Another dominant performance while not fully fit at the Phillip Island circuit - that requires both skill and bravery to master - would complete a case to argue that his standing as an all-time great is more than the sum of his wins. He has scored 37 race victories in MotoGP and captured two world titles, in 2007 and 2011.
As far as Australian motorcycle legend Mick Doohan is concerned, Stoner leaves the sport prematurely as a confirmed great.
''He's without doubt one of the best racers that's ever been,'' declared Doohan, who has five world titles and 54 race wins to back his appraisal.

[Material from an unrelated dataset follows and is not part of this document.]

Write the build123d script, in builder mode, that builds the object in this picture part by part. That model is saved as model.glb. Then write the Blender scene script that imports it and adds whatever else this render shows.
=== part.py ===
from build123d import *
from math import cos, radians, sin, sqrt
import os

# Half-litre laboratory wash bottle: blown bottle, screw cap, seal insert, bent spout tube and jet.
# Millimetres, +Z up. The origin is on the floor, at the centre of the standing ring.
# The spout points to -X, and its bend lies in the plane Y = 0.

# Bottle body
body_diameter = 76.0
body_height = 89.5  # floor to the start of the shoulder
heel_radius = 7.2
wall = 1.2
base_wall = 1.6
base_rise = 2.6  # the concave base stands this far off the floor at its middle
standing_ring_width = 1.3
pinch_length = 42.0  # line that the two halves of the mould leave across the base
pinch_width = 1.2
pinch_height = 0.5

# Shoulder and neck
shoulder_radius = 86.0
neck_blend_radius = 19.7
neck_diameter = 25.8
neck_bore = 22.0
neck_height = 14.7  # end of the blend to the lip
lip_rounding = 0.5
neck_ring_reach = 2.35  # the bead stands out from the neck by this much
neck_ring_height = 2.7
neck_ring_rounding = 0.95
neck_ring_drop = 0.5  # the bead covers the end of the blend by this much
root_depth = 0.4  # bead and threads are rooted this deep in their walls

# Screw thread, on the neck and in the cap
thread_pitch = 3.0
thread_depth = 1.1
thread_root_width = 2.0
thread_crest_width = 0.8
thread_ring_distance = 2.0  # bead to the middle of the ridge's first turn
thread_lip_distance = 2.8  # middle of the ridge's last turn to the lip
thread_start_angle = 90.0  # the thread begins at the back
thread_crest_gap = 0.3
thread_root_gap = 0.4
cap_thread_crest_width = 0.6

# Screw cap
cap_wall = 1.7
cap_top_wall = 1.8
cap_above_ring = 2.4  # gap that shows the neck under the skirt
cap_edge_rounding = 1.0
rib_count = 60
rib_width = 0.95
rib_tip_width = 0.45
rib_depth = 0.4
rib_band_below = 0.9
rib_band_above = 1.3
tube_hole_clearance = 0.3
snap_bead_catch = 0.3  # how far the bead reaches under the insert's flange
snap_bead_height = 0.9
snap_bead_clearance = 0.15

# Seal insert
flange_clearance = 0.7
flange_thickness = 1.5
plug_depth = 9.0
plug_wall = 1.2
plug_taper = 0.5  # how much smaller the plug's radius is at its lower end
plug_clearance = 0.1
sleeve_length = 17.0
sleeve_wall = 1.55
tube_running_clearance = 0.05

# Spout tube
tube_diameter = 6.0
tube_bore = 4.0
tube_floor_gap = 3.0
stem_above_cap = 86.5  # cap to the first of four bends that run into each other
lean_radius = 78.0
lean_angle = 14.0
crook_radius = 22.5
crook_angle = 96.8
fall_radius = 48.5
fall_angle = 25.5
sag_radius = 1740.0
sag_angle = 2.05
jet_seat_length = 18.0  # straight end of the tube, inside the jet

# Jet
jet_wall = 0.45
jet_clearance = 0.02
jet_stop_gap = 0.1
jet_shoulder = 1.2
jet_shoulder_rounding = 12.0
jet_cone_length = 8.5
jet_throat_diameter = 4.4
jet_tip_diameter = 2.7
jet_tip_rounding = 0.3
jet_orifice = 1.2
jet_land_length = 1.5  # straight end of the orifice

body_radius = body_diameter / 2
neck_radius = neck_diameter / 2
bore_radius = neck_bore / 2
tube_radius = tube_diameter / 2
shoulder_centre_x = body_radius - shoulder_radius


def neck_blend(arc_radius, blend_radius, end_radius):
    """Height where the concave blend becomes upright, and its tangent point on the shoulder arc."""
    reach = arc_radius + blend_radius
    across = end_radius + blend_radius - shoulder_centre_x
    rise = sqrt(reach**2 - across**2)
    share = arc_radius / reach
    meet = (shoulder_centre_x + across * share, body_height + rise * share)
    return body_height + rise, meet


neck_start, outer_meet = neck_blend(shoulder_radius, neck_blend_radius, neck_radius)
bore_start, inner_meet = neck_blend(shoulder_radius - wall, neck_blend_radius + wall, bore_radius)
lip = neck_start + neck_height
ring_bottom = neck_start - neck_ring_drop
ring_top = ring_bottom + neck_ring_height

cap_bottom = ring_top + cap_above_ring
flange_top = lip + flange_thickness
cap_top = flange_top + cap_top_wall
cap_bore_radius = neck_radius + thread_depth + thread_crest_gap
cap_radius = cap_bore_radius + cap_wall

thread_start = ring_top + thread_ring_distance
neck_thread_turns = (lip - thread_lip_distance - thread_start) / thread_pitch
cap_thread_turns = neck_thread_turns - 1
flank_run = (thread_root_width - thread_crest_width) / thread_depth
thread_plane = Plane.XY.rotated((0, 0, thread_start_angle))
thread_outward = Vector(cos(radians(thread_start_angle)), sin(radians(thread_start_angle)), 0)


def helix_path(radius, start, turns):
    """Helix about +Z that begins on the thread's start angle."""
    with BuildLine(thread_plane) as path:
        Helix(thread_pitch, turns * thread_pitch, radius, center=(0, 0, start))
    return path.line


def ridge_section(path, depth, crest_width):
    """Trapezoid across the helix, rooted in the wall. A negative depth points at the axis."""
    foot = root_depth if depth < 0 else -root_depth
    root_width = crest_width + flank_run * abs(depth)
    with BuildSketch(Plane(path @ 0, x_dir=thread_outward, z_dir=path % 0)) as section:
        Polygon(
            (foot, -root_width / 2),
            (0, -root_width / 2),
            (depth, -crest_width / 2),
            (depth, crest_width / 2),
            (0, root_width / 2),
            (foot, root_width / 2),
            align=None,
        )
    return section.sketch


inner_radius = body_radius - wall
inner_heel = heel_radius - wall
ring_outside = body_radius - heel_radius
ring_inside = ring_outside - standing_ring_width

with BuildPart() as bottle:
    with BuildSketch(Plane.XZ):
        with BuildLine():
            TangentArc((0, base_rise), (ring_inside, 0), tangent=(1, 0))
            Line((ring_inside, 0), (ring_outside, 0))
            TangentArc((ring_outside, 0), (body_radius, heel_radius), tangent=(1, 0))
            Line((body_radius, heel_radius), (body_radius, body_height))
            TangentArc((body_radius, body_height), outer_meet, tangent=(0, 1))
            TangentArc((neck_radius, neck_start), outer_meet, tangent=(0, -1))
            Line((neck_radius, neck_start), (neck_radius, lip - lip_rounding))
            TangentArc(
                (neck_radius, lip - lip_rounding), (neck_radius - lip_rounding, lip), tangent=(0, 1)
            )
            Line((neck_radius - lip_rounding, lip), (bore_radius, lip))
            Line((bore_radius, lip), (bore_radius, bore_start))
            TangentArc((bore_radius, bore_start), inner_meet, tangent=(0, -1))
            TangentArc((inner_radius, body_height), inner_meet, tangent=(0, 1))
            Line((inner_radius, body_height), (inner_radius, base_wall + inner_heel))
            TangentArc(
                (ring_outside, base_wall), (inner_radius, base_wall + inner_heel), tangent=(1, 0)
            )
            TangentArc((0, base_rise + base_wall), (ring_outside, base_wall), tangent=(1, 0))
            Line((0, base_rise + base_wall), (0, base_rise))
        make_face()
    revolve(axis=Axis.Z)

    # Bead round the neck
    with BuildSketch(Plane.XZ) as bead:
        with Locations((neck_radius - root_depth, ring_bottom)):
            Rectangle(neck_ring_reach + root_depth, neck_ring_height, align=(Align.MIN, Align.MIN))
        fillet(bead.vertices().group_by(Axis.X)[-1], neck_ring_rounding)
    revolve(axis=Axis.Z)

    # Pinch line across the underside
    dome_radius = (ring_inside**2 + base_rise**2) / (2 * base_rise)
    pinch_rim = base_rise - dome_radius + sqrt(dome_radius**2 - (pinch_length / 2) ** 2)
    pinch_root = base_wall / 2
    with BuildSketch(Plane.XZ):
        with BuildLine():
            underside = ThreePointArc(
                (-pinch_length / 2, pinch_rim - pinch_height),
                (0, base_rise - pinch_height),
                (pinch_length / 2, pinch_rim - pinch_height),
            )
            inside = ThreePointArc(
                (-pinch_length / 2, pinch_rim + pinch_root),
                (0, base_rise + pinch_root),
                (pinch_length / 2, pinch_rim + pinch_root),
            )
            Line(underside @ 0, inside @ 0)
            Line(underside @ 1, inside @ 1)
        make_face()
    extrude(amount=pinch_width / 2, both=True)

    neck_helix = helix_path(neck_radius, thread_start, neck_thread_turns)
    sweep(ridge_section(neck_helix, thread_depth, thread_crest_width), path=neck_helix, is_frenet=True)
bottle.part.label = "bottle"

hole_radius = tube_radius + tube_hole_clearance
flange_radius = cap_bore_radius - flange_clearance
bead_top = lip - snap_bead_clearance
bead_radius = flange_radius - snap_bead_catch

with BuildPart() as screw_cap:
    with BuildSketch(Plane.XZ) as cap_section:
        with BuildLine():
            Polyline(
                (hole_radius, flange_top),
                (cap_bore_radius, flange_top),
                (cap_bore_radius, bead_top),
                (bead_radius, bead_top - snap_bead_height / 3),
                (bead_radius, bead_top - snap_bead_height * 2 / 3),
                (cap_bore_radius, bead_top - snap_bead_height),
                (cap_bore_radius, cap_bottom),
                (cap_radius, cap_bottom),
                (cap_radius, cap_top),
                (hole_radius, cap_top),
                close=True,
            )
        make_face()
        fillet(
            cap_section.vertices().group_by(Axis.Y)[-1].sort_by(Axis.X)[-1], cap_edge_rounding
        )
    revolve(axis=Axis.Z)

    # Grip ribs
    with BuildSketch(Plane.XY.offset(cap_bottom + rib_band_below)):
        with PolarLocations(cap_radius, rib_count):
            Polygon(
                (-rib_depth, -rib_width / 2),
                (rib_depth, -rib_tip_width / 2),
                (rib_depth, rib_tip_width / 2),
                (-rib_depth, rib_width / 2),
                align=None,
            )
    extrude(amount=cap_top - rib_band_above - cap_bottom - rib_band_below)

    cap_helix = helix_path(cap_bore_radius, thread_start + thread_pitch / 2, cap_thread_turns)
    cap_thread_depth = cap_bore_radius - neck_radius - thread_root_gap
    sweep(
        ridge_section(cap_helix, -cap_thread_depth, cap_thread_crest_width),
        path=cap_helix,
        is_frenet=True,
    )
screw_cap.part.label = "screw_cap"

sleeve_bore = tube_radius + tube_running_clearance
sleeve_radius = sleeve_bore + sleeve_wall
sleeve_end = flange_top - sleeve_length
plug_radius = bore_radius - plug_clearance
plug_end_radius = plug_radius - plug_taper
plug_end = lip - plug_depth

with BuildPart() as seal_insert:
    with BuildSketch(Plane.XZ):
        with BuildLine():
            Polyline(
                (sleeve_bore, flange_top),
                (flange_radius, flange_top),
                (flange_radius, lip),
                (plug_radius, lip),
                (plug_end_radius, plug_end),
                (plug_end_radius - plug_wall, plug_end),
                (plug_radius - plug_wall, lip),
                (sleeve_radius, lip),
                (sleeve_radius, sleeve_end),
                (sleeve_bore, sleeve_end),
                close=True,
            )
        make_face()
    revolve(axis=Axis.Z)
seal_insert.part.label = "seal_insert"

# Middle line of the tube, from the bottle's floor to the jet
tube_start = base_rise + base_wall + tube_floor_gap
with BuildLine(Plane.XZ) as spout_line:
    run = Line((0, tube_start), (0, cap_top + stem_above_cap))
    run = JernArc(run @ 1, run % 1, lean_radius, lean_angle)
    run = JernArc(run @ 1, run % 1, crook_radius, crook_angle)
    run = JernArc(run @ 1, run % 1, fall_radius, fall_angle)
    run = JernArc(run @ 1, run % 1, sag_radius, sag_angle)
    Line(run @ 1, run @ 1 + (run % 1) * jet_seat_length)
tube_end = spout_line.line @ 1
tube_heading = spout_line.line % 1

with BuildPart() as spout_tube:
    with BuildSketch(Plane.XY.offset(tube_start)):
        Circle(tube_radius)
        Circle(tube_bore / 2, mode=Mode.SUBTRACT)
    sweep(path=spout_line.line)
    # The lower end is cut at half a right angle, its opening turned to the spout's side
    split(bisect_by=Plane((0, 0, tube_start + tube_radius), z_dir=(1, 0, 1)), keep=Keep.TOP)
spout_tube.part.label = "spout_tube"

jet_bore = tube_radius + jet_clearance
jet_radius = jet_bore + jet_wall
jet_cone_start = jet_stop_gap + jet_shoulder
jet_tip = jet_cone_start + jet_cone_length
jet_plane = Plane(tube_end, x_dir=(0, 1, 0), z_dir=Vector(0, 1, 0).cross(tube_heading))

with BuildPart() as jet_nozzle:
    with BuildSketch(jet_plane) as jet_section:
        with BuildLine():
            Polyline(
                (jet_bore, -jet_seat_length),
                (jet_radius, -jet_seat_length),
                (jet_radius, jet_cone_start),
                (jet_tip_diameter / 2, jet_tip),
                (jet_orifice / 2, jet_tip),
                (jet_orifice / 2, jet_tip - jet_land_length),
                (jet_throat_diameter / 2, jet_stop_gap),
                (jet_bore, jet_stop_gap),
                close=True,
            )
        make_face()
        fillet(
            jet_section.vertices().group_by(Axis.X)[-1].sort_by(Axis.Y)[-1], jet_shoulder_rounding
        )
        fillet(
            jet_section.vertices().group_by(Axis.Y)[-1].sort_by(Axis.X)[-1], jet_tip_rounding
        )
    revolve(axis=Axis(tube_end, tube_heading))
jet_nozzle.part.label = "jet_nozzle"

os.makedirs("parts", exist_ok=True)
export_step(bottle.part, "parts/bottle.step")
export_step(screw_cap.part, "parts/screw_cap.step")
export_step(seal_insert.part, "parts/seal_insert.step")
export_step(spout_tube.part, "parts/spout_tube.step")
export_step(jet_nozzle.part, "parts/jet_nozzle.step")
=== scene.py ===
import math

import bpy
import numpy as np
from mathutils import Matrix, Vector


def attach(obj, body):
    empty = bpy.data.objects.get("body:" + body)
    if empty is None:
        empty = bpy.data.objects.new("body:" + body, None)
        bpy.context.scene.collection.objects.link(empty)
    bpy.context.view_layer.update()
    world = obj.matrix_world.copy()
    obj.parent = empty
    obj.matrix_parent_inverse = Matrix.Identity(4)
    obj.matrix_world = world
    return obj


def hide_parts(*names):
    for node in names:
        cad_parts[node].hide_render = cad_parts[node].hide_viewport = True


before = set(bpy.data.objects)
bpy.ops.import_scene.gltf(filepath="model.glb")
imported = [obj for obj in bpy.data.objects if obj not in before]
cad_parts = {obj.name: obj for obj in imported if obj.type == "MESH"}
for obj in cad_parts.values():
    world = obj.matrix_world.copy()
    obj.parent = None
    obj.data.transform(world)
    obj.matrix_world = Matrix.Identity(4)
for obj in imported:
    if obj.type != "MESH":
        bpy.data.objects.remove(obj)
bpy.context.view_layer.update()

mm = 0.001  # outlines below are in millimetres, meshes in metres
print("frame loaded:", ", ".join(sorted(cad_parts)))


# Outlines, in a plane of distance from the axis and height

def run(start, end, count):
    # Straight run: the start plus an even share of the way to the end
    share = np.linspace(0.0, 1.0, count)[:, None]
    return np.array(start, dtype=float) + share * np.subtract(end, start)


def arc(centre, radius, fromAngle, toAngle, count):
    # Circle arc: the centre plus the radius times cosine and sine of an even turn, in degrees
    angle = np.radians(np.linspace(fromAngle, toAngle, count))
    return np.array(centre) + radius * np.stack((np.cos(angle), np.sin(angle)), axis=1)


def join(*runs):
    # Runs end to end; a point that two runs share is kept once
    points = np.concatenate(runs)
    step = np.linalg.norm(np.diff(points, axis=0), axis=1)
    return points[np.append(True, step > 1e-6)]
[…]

''He's a great motorcycle racer and I think that goes without saying. He's proven himself. He's a double world champion and there aren't too many of them in the sport.''
Like all but those closest to Stoner, Doohan is surprised that the freakishly talented 27-year-old is quitting with potentially his best years still ahead of him. "I think everybody's surprised, but it's really up to him," Doohan said. ''He's the one who has to sit there and be happy with himself when he hops on a bike.
''He doesn't feel he's enjoying it at the moment, so he's pulled the pin.

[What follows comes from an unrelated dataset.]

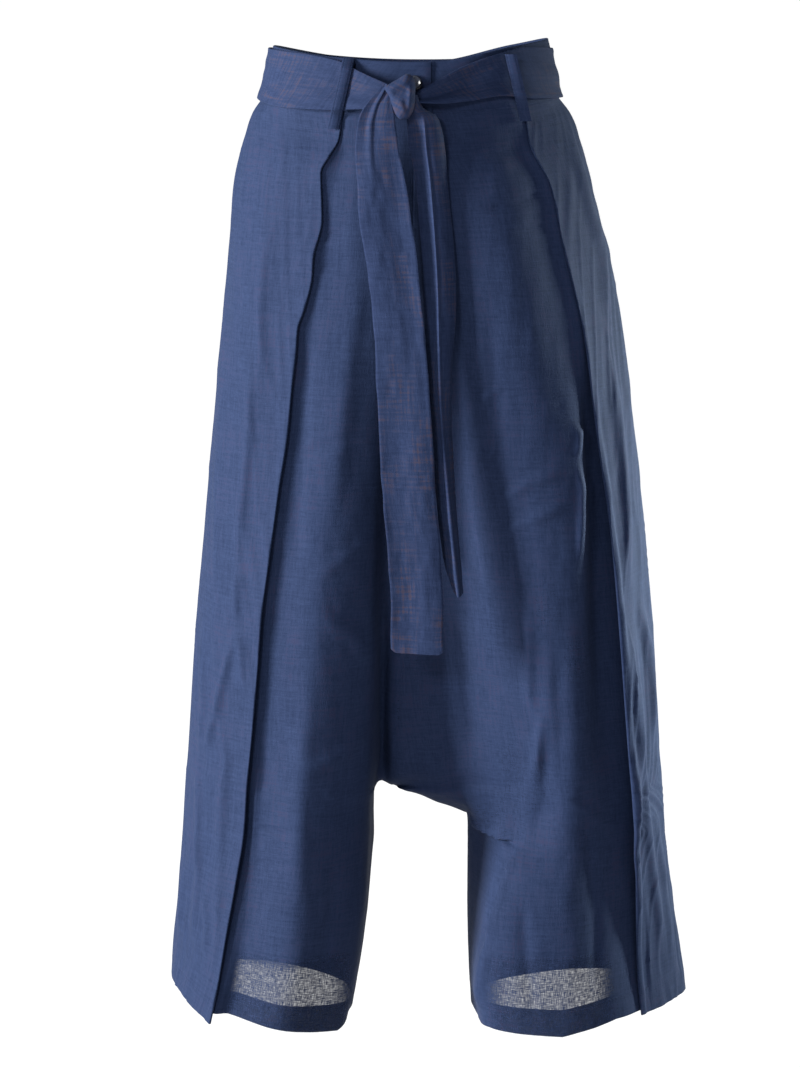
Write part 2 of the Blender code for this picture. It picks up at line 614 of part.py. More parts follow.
def belt_band(material, knot_tree):
    """The belt from the knot, round by the right side and the back, to the knot's other side."""
    steps, heights = 60, 3
    out = DOUBLED_CLOTH / 2 + DOUBLED_CLOTH + SEAM_GAP + BELT_CLOTH / 2 + BELT_EASE
    end_y = -oval_y(KNOT_CENTRE.x, WAISTBAND_HEIGHT * 0.8) - out - KNOT_REACH
    ends = []
    for side, row in ((-1, 0), (1, -1)):
        levels = np.linspace(-BELT["top"][row], -BELT["bottom"][row], 9)
        reach = [clear_of(knot_tree, side * -99.0, end_y, drop, side) for drop in levels]
        ends.append(side * max(side * x for x in reach))
    start, stop = angle_at(ends[0]), angle_at(ends[1]) + 2 * math.pi
    share = np.linspace(0, 1, steps + 1)
    turns = 0.5 + 0.5 * np.sign(share - 0.5) * np.abs(2 * share - 1) ** BELT_STEPS_SPREAD
    angles = start + (stop - start) * turns
    top, bottom = eased(BELT, "top", turns), eased(BELT, "bottom", turns)
    rows = []
    for k in range(heights + 1):
        level = top + (bottom - top) * k / heights
        x, y = oval_point(angles, -level * BELT_LEAN, out)
        near_knot = np.minimum(turns, 1 - turns)
        bulge = KNOT_REACH * (1 - smooth_step(near_knot, 0.0, BELT_BULGE_SHARE))
        rows.append(np.column_stack([x, y - bulge, level]))
    return strip_object("belt_band", np.array(rows), BELT_CLOTH, material)


def belt_knot(material):
    """A pressed lump, squarer than a ball, with the groove where the belt wraps over itself."""
    bpy.ops.mesh.primitive_uv_sphere_add(segments=14, ring_count=9, radius=1.0)
    obj = bpy.context.object
    obj.name = "belt_knot"
    obj.data.name = "belt_knot"
    for vertex in obj.data.vertices:
        p = vertex.co.copy()
        across = p.x * 0.55 + p.z * 0.85
        groove = 1 - 0.16 * math.exp(-((across - 0.35) / 0.22) ** 2) * max(0.0, -p.y)
        squarer = 1.0 / max(abs(p.x), abs(p.y), abs(p.z)) ** 0.25
        p *= groove * squarer
        lean = KNOT_LEAN * p.z * KNOT_SIZE.z
        place = Vector((p.x * KNOT_SIZE.x + lean, p.y * KNOT_SIZE.y, p.z * KNOT_SIZE.z))
        vertex.co = (KNOT_CENTRE + place) * MM
    obj.data.materials.append(material)
    obj.data.shade_smooth()
    for holder in obj.users_collection:
        holder.objects.unlink(obj)
    bpy.data.collections[COLLECTION].objects.link(obj)
    return obj


def tail(name, data, names, side, tree, gap, tip, material):
    """A hanging end of the belt between its two edges, with a shallow fold down its length and a slanted tip."""
    drops = data["drop"][0] + (data["drop"][-1] - data["drop"][0]) * np.linspace(0, 1, TAIL_ROWS) ** TAIL_ROWS_SPREAD
    (first_x, first_y), (second_x, second_y) = (
        (eased(data, edge + "_x", drops), eased(data, edge + "_y", drops)) for edge in names
    )
    grid = []
    for share in np.linspace(0, 1, 5):
        x = first_x * (1 - share) + second_x * share
        y = first_y * (1 - share) + second_y * share
        wave = np.sin(drops / TAIL_WAVE) * smooth_step(drops, TAIL_WAVE_FROM, TAIL_WAVE_FULL)
        y -= TAIL_FOLD * math.sin(math.pi * 2 * share) * wave
        x = np.array([clear_of(tree, *place, side, gap) for place in zip(x, y, drops)])
        level = -drops - tip * share * (drops / drops[-1]) ** 8
        grid.append(np.column_stack([x, y, level]))
    return strip_object(name, np.array(grid), BELT_CLOTH, material)


def surface_tree(objects):
    """One search tree over the final meshes of some objects, in metres."""
    points, faces = [], []
    graph = bpy.context.evaluated_depsgraph_get()
    for obj in objects:
        mesh = obj.evaluated_get(graph).to_mesh()
        start = len(points)
        points += [obj.matrix_world @ v.co for v in mesh.vertices]
        faces += [tuple(start + i for i in polygon.vertices) for polygon in mesh.polygons]
        obj.evaluated_get(graph).to_mesh_clear()
    return BVHTree.FromPolygons(points, faces)


def front_y(tree, x, z, width, facing=-1.0):
    """How far forward (or back) anything reaches behind a loop of this width, in millimetres."""
    reach = []
    for dx in np.linspace(-width / 2 - 1, width / 2 + 1, 5):
        for dz in (-4.0, -2.0, 0.0, 2.0, 4.0):
            start = Vector(((x + dx) * MM, facing * 0.5, (z + dz) * MM))
            hit = tree.ray_cast(start, Vector((0, -facing, 0)))[0]
            if hit is not None:
                reach.append(hit.y / MM)
    return (min(reach) if facing < 0 else max(reach)) if reach else None


def belt_loop(name, top, bottom, material, tree, facing=-1.0):
    """A narrow strip from the waistband's top edge, over the belt, to just below the waist seam."""
    steps = 12
    centre = np.linspace(0, 1, steps + 1)
    xs = top[0] + (bottom[0] - top[0]) * centre
    zs = top[1] + (bottom[1] - top[1]) * centre
    ys = np.array([front_y(tree, x, z, LOOP_WIDTH, facing) for x, z in zip(xs, zs)], float)
    eased_y = ys.copy()
    for _ in range(LOOP_SETTLING):
        nearby = np.stack([np.roll(eased_y, 1), eased_y, np.roll(eased_y, -1)])
        nearby[:, 0], nearby[:, -1] = eased_y[0], eased_y[-1]
        mean = nearby.mean(axis=0)
        eased_y = np.minimum(mean, ys) if facing < 0 else np.maximum(mean, ys)
    ys = eased_y + facing * (SEAM_GAP + BELT_CLOTH / 2 + LOOP_EASE)
    grid = []
    for share in (-0.5, 0.0, 0.5):
        grid.append(np.column_stack([xs + LOOP_WIDTH * share * -facing, ys, zs]))
    return strip_object(name, np.array(grid)[::-1], BELT_CLOTH, material)


def waist_button(material):
    """A small flat button on the lap, tilted as the waistband is."""
    front_height = WAISTBAND_HEIGHT + FRONT_DIP_SEAM - FRONT_DIP_TOP
    drop = (-BUTTON_Z - FRONT_DIP_TOP) * WAISTBAND_HEIGHT / front_height
    slope = math.atan(WAISTBAND_FLARE_DEPTH / WAISTBAND_HEIGHT)
    lap_face = oval_y(BUTTON_X, drop) + DOUBLED_CLOTH + SEAM_GAP + DOUBLED_CLOTH / 2
    y = -lap_face - SEAM_GAP - BUTTON_HEIGHT / 2 - BUTTON_EASE
    bpy.ops.mesh.primitive_cylinder_add(vertices=24, radius=BUTTON_RADIUS * MM, depth=BUTTON_HEIGHT * MM)
    obj = bpy.context.object
    obj.name = "waist_button"
    obj.data.name = "waist_button"
    obj.rotation_euler = (math.radians(90) - slope, 0, 0)
    obj.location = Vector((BUTTON_X, y, BUTTON_Z)) * MM
    obj.data.materials.append(material)
    rim = obj.modifiers.new("rim", "BEVEL")
    rim.width = BUTTON_RIM * MM
    rim.segments = 2
    for holder in obj.users_collection:
        holder.objects.unlink(obj)
    bpy.data.collections[COLLECTION].objects.link(obj)
    return obj


def main():
    for obj in list(bpy.data.objects):
        bpy.data.objects.remove(obj, do_unlink=True)
    collection = bpy.data.collections.new(COLLECTION)
    bpy.context.scene.collection.children.link(collection)

    linen = {
        name: cloth_material(name, colour, 0.85)
        for name, colour in {
            "front_right": (0.050, 0.082, 0.180),
            "front_left": (0.042, 0.070, 0.160),
            "back_right": (0.046, 0.076, 0.170),
            "back_left": (0.046, 0.076, 0.170),
            "waistband": (0.048, 0.080, 0.176),
            "belt": (0.040, 0.064, 0.150),
            "loop": (0.050, 0.084, 0.186),
        }.items()
    }
    flips = {"front_right": False, "front_left": True, "back_right": True, "back_left": False}
    grids = {name: panel_grid(*name.split("_")) for name in flips}
    normals = shared_normals(grids, flips)
    panels = {
        name: panel_object(name, inset_seams(grid, normals[name]), normals[name], flips[name], linen[name])
        for name, grid in grids.items()
    }
    band = waistband(linen["waistband"])
    knot_tree = surface_tree([belt_knot(linen["belt"])])
    belt = belt_band(linen["belt"], knot_tree)
    tail("belt_tail_wide", TAIL_WIDE, ("left", "right"), -1, knot_tree, SEAM_GAP, 1.5, linen["belt"])
    edge_gap = BELT_CLOTH / 2
    tail("belt_tail_edge", TAIL_EDGE, ("front", "rear"), 1, knot_tree, edge_gap, 2.0, linen["belt"])
    waist_button(cloth_material("button_resin", (0.012, 0.014, 0.022), 0.2))
    tree = surface_tree([*panels.values(), band, belt])
    belt_loop("loop_right", (-57, -9), (-71, -70), linen["loop"], tree)
    belt_loop("loop_left", (84, -6), (98, -64), linen["loop"], tree)
    belt_loop("loop_back", (0, -19), (0, -76), linen["loop"], tree, facing=1.0)


main()
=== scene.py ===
# %% [markdown]
# # Drop-crotch linen trousers
# The trousers hang as they are worn: a lapped waistband, two fronts with one deep knife pleat each, two
# backs, and a tie belt knotted at the front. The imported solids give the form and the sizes. This lesson
# lays cloth over that form: thin shells with creases, a woven finish that lets some light through, and the
# sewing.

# %% The frame that everything is placed in
import math

import bpy
import numpy as np
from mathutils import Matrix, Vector
from mathutils.bvhtree import BVHTree


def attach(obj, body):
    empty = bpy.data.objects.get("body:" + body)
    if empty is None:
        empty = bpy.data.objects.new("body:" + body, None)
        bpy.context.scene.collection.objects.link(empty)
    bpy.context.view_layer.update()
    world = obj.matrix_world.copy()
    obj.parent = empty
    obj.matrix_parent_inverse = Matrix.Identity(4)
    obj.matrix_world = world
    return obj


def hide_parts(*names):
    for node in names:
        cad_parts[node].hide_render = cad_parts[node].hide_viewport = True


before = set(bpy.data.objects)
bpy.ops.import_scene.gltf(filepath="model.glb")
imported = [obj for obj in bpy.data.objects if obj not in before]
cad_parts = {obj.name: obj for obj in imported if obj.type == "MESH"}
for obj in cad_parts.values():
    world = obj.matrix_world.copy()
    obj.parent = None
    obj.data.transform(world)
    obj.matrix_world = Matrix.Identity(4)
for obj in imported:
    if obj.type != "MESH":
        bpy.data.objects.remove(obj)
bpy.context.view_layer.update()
MM = 0.001
print("solids:", ", ".join(sorted(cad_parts)))

# %% [markdown]
# ## Camera
# The photograph looks a little down on the trousers from two and a half metres away, through a long lens. A
# pinhole camera is a focal length in pixels. Blender wants it in millimetres on a sensor, so it is scaled
# by the frame's height.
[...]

''But that doesn't mean in a year or two years' time he won't reconsider.''
Doohan doesn't rule out Stoner emulating formula one car-racing superstar Michael Schumacher, who came out of retirement in 2010 because he missed racing so much after three years away.
''He's still young enough and he's still talented enough to do a Schuey,'' Doohan said. ''A few other riders in the past have taken a year off and come back into superbikes, and they've won that title. But if he were to come back to motorcycle racing, I wouldn't imagine he'd go anywhere else [but MotoGP].''
Stoner has expressed interest in pursuing his boyhood dream of racing V8 Supercars and there is a growing belief in in that sport that he will make the switch as soon as next year.
Doohan thinks the transition to V8 Supercars could help him adjust to life without the adrenalin rush of motorcycle racing at the highest level.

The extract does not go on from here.